Data:
┄┄┄┄┄┄┄┄┄┄┄┄┄┄┄┄┄┄┄┄

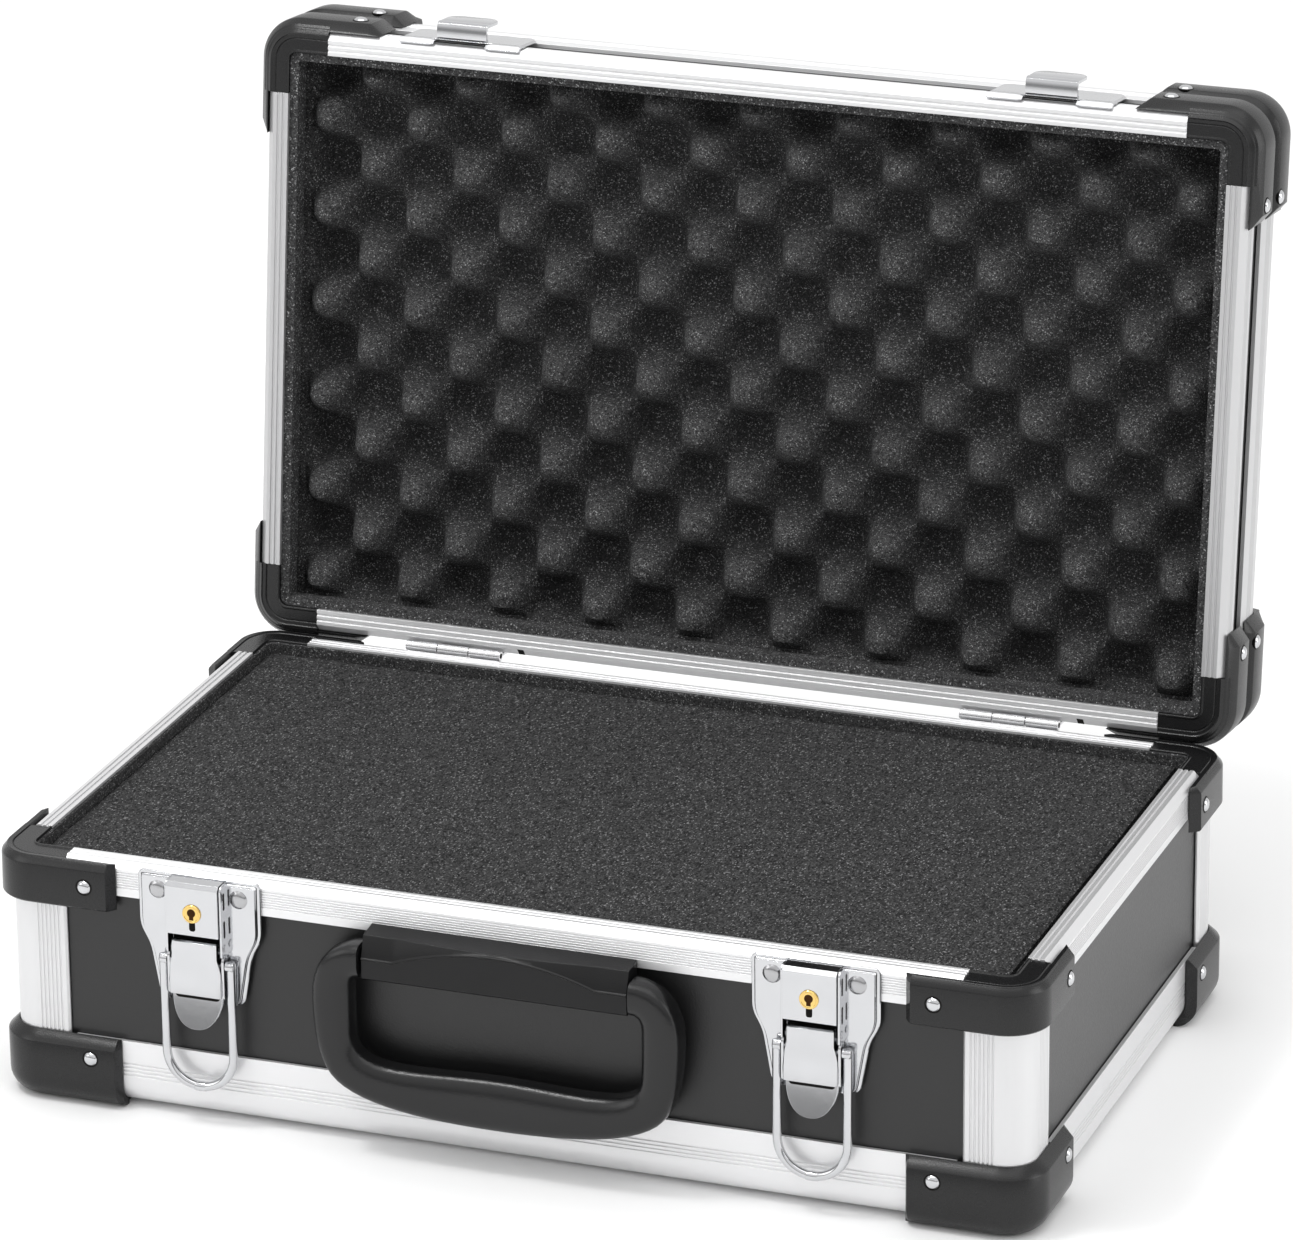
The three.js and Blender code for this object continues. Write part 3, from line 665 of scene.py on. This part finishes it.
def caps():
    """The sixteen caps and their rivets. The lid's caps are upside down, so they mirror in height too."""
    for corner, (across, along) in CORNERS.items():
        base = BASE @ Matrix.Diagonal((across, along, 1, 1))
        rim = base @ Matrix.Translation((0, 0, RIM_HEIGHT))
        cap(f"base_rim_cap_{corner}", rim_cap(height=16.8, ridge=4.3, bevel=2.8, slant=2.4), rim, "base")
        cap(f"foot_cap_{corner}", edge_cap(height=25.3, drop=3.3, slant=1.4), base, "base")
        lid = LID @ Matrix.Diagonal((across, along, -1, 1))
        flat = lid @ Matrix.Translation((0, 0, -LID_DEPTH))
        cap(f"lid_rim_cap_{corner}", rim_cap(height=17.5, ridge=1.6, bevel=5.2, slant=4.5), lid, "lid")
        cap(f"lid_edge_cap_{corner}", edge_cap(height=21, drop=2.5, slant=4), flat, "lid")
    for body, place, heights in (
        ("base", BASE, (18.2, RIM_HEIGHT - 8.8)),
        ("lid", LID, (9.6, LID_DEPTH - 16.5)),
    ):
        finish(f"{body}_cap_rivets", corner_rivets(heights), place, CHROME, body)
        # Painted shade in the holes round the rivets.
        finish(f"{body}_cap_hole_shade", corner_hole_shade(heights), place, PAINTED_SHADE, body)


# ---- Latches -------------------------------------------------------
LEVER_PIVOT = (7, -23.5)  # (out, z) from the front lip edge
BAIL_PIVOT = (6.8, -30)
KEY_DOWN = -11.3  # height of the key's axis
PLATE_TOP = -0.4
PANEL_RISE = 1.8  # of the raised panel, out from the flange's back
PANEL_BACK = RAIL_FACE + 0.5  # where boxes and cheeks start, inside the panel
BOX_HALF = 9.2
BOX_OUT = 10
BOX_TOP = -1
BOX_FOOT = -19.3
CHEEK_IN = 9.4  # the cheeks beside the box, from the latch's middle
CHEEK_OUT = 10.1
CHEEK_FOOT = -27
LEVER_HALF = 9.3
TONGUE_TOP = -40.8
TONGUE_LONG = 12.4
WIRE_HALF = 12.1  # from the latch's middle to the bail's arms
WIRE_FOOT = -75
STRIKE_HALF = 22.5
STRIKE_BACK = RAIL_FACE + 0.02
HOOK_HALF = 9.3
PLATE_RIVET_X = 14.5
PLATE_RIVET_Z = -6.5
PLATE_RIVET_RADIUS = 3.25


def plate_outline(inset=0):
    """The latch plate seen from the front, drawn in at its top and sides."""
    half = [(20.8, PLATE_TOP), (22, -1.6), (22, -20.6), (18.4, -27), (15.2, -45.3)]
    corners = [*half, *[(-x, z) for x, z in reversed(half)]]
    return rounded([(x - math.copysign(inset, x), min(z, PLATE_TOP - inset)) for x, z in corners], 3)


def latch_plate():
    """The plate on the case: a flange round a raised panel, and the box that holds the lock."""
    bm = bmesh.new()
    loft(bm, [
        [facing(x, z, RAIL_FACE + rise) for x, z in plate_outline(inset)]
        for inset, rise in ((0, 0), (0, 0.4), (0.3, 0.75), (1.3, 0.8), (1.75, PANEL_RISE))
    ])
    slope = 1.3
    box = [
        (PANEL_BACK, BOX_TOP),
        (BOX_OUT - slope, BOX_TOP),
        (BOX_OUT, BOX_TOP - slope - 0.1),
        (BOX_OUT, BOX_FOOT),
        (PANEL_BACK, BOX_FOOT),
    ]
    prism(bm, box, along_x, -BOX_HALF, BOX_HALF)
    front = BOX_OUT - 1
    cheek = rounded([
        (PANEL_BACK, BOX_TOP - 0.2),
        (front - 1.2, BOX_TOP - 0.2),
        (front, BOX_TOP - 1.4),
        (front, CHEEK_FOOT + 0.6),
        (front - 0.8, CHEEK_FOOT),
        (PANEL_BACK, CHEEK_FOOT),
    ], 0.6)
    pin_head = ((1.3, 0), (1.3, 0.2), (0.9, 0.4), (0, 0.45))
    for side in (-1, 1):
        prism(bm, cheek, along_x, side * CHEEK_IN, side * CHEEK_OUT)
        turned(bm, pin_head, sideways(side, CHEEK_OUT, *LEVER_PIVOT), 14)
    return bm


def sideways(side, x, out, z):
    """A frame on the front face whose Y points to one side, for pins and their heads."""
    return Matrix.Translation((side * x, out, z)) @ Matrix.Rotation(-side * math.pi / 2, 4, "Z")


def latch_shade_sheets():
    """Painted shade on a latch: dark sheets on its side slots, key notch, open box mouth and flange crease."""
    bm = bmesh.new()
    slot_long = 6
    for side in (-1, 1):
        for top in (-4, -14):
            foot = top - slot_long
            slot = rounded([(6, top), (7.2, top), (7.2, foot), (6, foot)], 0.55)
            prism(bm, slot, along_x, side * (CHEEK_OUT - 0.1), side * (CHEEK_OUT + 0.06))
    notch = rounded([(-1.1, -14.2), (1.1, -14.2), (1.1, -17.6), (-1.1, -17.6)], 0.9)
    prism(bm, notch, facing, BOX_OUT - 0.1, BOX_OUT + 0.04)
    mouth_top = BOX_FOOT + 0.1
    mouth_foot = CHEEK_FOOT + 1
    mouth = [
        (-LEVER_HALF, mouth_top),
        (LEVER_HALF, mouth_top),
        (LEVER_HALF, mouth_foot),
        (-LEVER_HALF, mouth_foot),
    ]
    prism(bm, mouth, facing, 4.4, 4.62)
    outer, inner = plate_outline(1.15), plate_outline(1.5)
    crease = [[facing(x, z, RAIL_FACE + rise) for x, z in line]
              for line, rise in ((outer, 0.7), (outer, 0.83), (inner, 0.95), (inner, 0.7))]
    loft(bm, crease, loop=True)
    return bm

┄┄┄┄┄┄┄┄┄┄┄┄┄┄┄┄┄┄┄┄

Exercise description: Give back the whole listing exactly as it reads.

The reply:
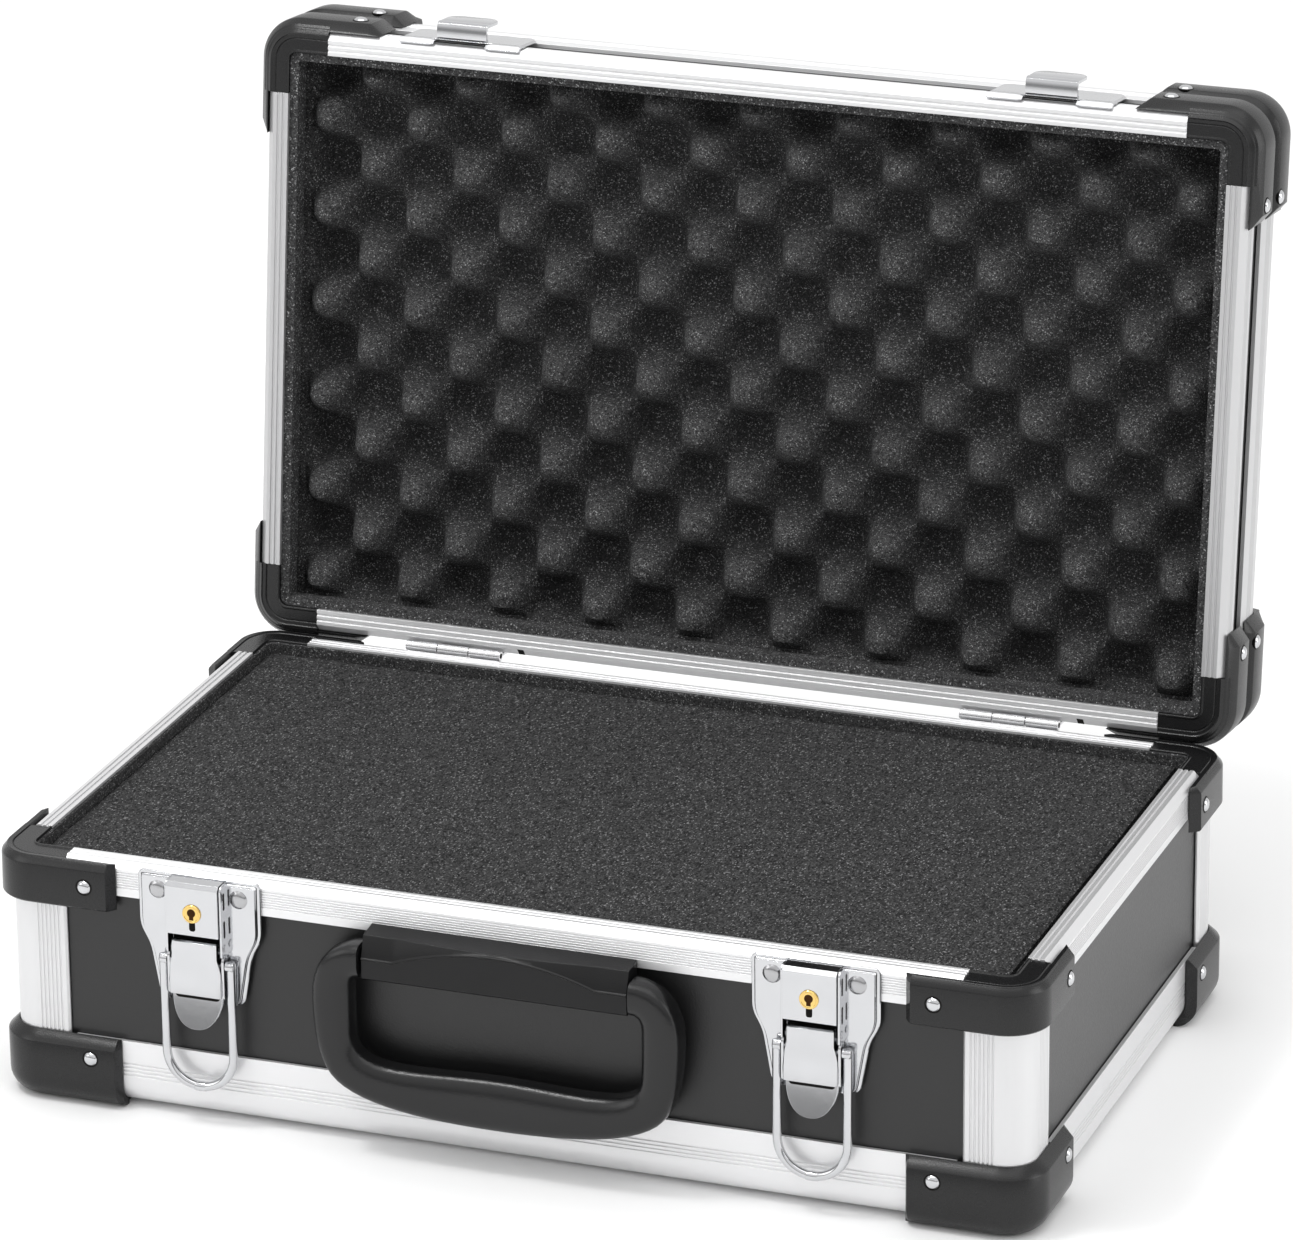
The three.js and Blender code for this object continues. Write part 3, from line 665 of scene.py on. This part finishes it.
def caps():
    """The sixteen caps and their rivets. The lid's caps are upside down, so they mirror in height too."""
    for corner, (across, along) in CORNERS.items():
        base = BASE @ Matrix.Diagonal((across, along, 1, 1))
        rim = base @ Matrix.Translation((0, 0, RIM_HEIGHT))
        cap(f"base_rim_cap_{corner}", rim_cap(height=16.8, ridge=4.3, bevel=2.8, slant=2.4), rim, "base")
        cap(f"foot_cap_{corner}", edge_cap(height=25.3, drop=3.3, slant=1.4), base, "base")
        lid = LID @ Matrix.Diagonal((across, along, -1, 1))
        flat = lid @ Matrix.Translation((0, 0, -LID_DEPTH))
        cap(f"lid_rim_cap_{corner}", rim_cap(height=17.5, ridge=1.6, bevel=5.2, slant=4.5), lid, "lid")
        cap(f"lid_edge_cap_{corner}", edge_cap(height=21, drop=2.5, slant=4), flat, "lid")
    for body, place, heights in (
        ("base", BASE, (18.2, RIM_HEIGHT - 8.8)),
        ("lid", LID, (9.6, LID_DEPTH - 16.5)),
    ):
        finish(f"{body}_cap_rivets", corner_rivets(heights), place, CHROME, body)
        # Painted shade in the holes round the rivets.
        finish(f"{body}_cap_hole_shade", corner_hole_shade(heights), place, PAINTED_SHADE, body)


# ---- Latches -------------------------------------------------------
LEVER_PIVOT = (7, -23.5)  # (out, z) from the front lip edge
BAIL_PIVOT = (6.8, -30)
KEY_DOWN = -11.3  # height of the key's axis
PLATE_TOP = -0.4
PANEL_RISE = 1.8  # of the raised panel, out from the flange's back
PANEL_BACK = RAIL_FACE + 0.5  # where boxes and cheeks start, inside the panel
BOX_HALF = 9.2
BOX_OUT = 10
BOX_TOP = -1
BOX_FOOT = -19.3
CHEEK_IN = 9.4  # the cheeks beside the box, from the latch's middle
CHEEK_OUT = 10.1
CHEEK_FOOT = -27
LEVER_HALF = 9.3
TONGUE_TOP = -40.8
TONGUE_LONG = 12.4
WIRE_HALF = 12.1  # from the latch's middle to the bail's arms
WIRE_FOOT = -75
STRIKE_HALF = 22.5
STRIKE_BACK = RAIL_FACE + 0.02
HOOK_HALF = 9.3
PLATE_RIVET_X = 14.5
PLATE_RIVET_Z = -6.5
PLATE_RIVET_RADIUS = 3.25


def plate_outline(inset=0):
    """The latch plate seen from the front, drawn in at its top and sides."""
    half = [(20.8, PLATE_TOP), (22, -1.6), (22, -20.6), (18.4, -27), (15.2, -45.3)]
    corners = [*half, *[(-x, z) for x, z in reversed(half)]]
    return rounded([(x - math.copysign(inset, x), min(z, PLATE_TOP - inset)) for x, z in corners], 3)


def latch_plate():
    """The plate on the case: a flange round a raised panel, and the box that holds the lock."""
    bm = bmesh.new()
    loft(bm, [
        [facing(x, z, RAIL_FACE + rise) for x, z in plate_outline(inset)]
        for inset, rise in ((0, 0), (0, 0.4), (0.3, 0.75), (1.3, 0.8), (1.75, PANEL_RISE))
    ])
    slope = 1.3
    box = [
        (PANEL_BACK, BOX_TOP),
        (BOX_OUT - slope, BOX_TOP),
        (BOX_OUT, BOX_TOP - slope - 0.1),
        (BOX_OUT, BOX_FOOT),
        (PANEL_BACK, BOX_FOOT),
    ]
    prism(bm, box, along_x, -BOX_HALF, BOX_HALF)
    front = BOX_OUT - 1
    cheek = rounded([
        (PANEL_BACK, BOX_TOP - 0.2),
        (front - 1.2, BOX_TOP - 0.2),
        (front, BOX_TOP - 1.4),
        (front, CHEEK_FOOT + 0.6),
        (front - 0.8, CHEEK_FOOT),
        (PANEL_BACK, CHEEK_FOOT),
    ], 0.6)
    pin_head = ((1.3, 0), (1.3, 0.2), (0.9, 0.4), (0, 0.45))
    for side in (-1, 1):
        prism(bm, cheek, along_x, side * CHEEK_IN, side * CHEEK_OUT)
        turned(bm, pin_head, sideways(side, CHEEK_OUT, *LEVER_PIVOT), 14)
    return bm


def sideways(side, x, out, z):
    """A frame on the front face whose Y points to one side, for pins and their heads."""
    return Matrix.Translation((side * x, out, z)) @ Matrix.Rotation(-side * math.pi / 2, 4, "Z")


def latch_shade_sheets():
    """Painted shade on a latch: dark sheets on its side slots, key notch, open box mouth and flange crease."""
    bm = bmesh.new()
    slot_long = 6
    for side in (-1, 1):
        for top in (-4, -14):
            foot = top - slot_long
            slot = rounded([(6, top), (7.2, top), (7.2, foot), (6, foot)], 0.55)
            prism(bm, slot, along_x, side * (CHEEK_OUT - 0.1), side * (CHEEK_OUT + 0.06))
    notch = rounded([(-1.1, -14.2), (1.1, -14.2), (1.1, -17.6), (-1.1, -17.6)], 0.9)
    prism(bm, notch, facing, BOX_OUT - 0.1, BOX_OUT + 0.04)
    mouth_top = BOX_FOOT + 0.1
    mouth_foot = CHEEK_FOOT + 1
    mouth = [
        (-LEVER_HALF, mouth_top),
        (LEVER_HALF, mouth_top),
        (LEVER_HALF, mouth_foot),
        (-LEVER_HALF, mouth_foot),
    ]
    prism(bm, mouth, facing, 4.4, 4.62)
    outer, inner = plate_outline(1.15), plate_outline(1.5)
    crease = [[facing(x, z, RAIL_FACE + rise) for x, z in line]
              for line, rise in ((outer, 0.7), (outer, 0.83), (inner, 0.95), (inner, 0.7))]
    loft(bm, crease, loop=True)
    return bm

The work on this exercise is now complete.